With that said, Microsoft Lync and our UC platform [called Cisco Unified Workspace Licensing] do not have seamless interoperability. The more proprietary you are the less interoperable you are. Our approach is to be open and standards based.
With the consumerization of IT, it seems enterprises will need to support more and more tablets, PCs and smartphones. How realistic is this?
It’s unrealistic to give a super high level of support on every single device anyone may want. It’s also unrealistic to go to the other extreme and say “Sorry, we only support a couple of devices and that’s it.” At a global organization if you get really tight about which devices you support, you spend a lot of time justifying that to everybody, and that’s not a good use of a CIOs time.
The way that we’ve approached it at Cisco is we have an architecture that allows us to be relatively open and give people a choice on what device they use: smartphone, laptop and tablet. Our responsibility in this regard is to monitor total costs of the devices and make sure they are secure. We communicate very clearly to users that not all devices will get the same level of support. You may have to share the cost of certain devices. If it’s appropriate to someone’s job we pay for their mobile service, but we don’t pay for their mobile devices.
In return, employees can use the devices they want and can change devices more often than a typical IT department can accommodate. But there are trade-offs. They will need to share the costs and do a couple of things to make sure we can secure the device, such as installing our security client, and they have to use our support model.
This option to choose device extends to laptops too. Twenty percent of our employees use Macs. We have a support community for Macs within Cisco, and IT makes sure that community gets managed properly; but it’s not the traditional call center support that we have for Windows.
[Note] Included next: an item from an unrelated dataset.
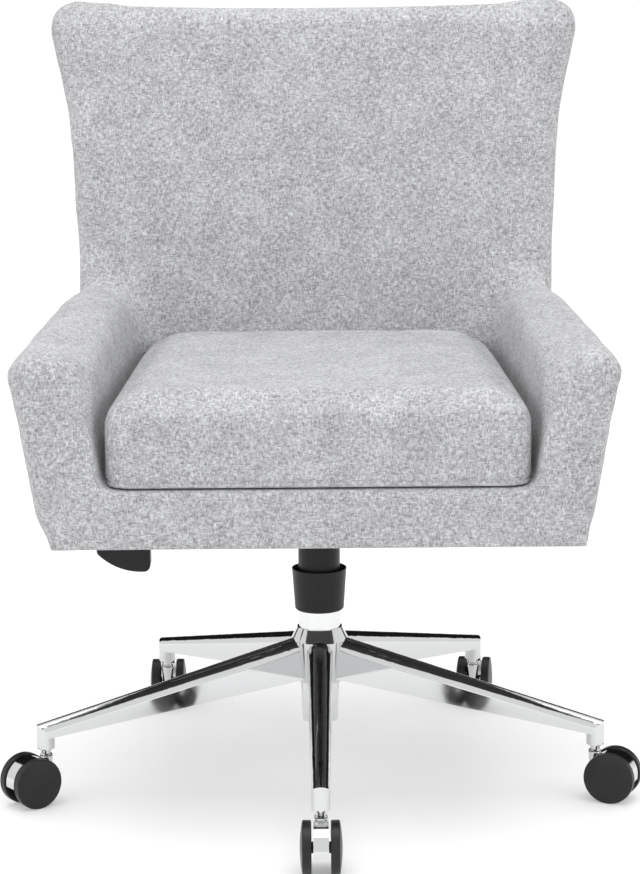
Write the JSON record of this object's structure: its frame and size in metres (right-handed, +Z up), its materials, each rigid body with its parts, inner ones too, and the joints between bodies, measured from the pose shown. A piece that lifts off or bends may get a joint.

It’s important that we educate users on what the trade-offs are for the devices they use so we can manage costs while giving them a choice.
You’re a CIO with a business background: What advice do you have for CIOs and IT directors about how to communicate with business executives and put technology needs in business terms?
When I talk to my organization and we ask ourselves what we need to work on the most, the answer is always “communication.” IT people can get caught up in IT-speak. Which is fine — it’s familiar to that group and efficient to get the work done. But when talking to the business side it’s critical to use a different language to address what they care about. This is especially important today with the rise in cloud services. Cloud services make it appear that there is now an alternative to IT. It’s become more important than ever for IT to communicate how they are delivering IT services, what they cost, what value they bring, how long it will take, and what the risks and trade-offs are. This is what the business cares about.
Figuring out what the salient points are when talking to the business side is critical if you want to be an effective communicator. The business side doesn’t need to know everything about the way the technology works, but they do need to know about the specific benefits and risks.
I tell my organization that ‘money is the language of business.’ You have to talk about a cloud service in terms of its total cost and how the money flows and changes over time, and how you can produce revenue for the company.